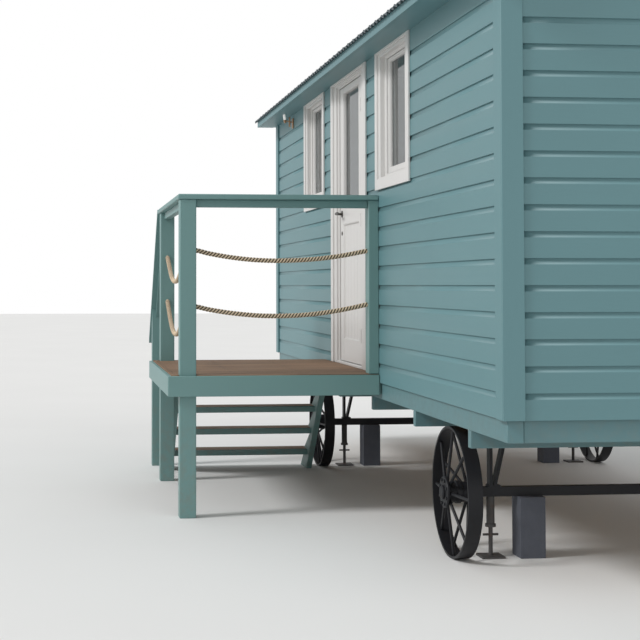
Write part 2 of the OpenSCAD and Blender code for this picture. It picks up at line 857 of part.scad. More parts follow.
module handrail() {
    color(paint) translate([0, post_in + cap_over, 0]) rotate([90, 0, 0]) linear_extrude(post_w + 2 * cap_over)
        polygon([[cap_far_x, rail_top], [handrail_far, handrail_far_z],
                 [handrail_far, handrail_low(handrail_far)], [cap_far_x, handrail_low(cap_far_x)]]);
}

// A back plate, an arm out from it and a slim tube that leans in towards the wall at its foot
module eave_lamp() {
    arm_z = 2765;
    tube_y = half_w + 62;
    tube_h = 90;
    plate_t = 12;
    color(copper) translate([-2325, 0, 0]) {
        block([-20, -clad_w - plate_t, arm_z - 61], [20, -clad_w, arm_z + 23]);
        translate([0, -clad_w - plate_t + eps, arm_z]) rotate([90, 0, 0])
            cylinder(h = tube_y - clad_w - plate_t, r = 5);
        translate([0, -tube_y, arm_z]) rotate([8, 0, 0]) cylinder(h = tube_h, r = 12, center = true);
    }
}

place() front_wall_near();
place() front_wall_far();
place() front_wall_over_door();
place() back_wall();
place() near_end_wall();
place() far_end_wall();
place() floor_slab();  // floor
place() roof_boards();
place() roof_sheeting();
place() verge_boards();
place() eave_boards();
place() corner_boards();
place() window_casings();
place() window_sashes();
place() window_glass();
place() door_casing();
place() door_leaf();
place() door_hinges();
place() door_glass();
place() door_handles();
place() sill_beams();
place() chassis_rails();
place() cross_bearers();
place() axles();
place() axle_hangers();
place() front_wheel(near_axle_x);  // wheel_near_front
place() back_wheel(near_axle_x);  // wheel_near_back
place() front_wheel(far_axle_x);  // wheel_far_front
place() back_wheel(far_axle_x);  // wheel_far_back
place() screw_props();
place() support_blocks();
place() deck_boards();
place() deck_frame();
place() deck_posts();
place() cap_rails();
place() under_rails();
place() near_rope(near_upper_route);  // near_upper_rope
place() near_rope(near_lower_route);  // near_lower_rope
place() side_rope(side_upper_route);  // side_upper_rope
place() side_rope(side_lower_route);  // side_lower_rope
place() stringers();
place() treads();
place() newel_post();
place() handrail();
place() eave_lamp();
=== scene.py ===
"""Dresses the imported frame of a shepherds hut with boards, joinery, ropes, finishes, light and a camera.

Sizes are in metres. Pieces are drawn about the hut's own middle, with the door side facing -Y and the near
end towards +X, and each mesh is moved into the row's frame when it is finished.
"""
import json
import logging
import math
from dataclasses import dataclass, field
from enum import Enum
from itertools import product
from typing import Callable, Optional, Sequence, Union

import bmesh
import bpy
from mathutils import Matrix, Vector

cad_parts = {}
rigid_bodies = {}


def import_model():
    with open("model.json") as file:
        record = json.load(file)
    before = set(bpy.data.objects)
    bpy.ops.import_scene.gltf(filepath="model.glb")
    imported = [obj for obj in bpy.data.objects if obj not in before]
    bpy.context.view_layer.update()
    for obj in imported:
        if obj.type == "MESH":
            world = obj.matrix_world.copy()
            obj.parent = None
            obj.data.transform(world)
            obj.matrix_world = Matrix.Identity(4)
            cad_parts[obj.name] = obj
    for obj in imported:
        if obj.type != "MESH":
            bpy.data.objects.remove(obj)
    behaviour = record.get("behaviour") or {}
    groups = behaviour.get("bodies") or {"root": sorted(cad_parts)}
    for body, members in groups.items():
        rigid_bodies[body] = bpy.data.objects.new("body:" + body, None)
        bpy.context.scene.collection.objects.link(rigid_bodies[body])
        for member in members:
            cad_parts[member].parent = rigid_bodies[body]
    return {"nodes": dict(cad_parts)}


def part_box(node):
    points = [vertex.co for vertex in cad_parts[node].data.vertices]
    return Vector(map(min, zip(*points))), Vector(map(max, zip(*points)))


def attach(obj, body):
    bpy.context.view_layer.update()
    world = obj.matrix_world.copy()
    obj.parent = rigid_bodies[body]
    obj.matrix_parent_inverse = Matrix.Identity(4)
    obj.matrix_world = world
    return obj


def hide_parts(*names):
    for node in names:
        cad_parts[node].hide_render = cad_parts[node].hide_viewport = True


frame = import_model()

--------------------

# [Given request]
Go through the data above and find the lines with the word "json". Copy each of those lines.

# [The result]
import json
    with open("model.json") as file:
        record = json.load(file)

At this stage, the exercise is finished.